There is also what could be termed the Midsomer Effect — how many abnormal occurrences can happen in one small town? “You’re gonna start to push the believability,” says Ross. Plus, the cast are growing rapidly. “Every season feels different because the boys feel different,” says Ross. “By season three they’re gonna feel like full-on teenagers. We just have to embrace that, that they’re not these cute little muppet children any more.”

The most helpful reference point is the Harry Potter films, which had to race the growth spurts of their actors. “We talk a lot about Harry Potter,” says Ross.

So what’s next for the Duffers, once Will and the rest have departed for college/the Upside Down/a lunatic asylum? Whatever the twins do, it will be together. They have been a team since they started making “shitty little movies” at home in North Carolina as children.

They got what they thought was their big break in 2015 with the horror film Hidden, but it went straight to DVD. However, M Night Shyamalan read the script and hired them to write for his TV series Wayward Pines, which led to Stranger Things. They share all their duties: writing, directing on set, post-production. “We probably could accomplish things faster if we divided and conquered more, but we really like it, we use each other as sounding boards,” Matt says. “We’re really pretty dysfunctional apart, unfortunately.”
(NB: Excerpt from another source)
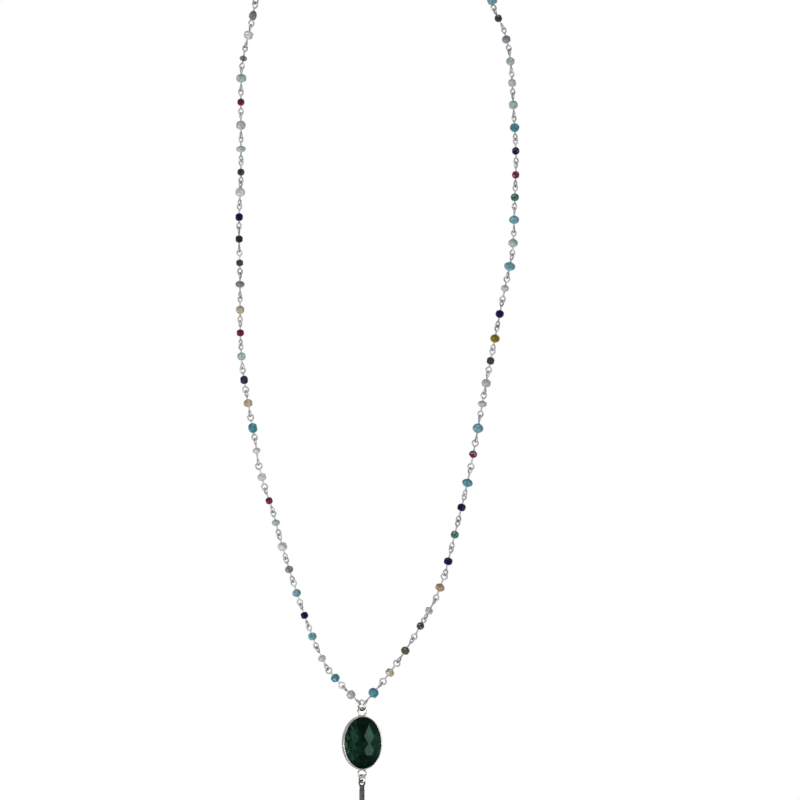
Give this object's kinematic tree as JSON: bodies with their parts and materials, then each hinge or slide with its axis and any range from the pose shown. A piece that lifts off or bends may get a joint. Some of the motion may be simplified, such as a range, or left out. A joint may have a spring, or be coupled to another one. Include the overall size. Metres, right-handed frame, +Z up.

The brothers have turned down the chance to be involved in big Hollywood franchises, Ross says. “It’s hard to say I’ll leave my baby to go to someone else’s.”

Nor are they “excited about going back into the studio system,” Matt adds. “We’re more excited about a big-budget long-form movie that you could experience on a service like Netflix.” There is a script, but it’s in its very early stages. And they intend to go easy on the special effects, Matt says. “I love effects sequences, but in lots of movies it’s wall-to-wall and you don’t end up caring that much. It’s deadening.”

Would they mind their movie being confined to small screens? “Not so much,” says Matt. “Braveheart was the most epic shit I’d ever seen and I watched it on a 10-inch television.” In 20 years’ time, someone will be saying the same about Stranger Things.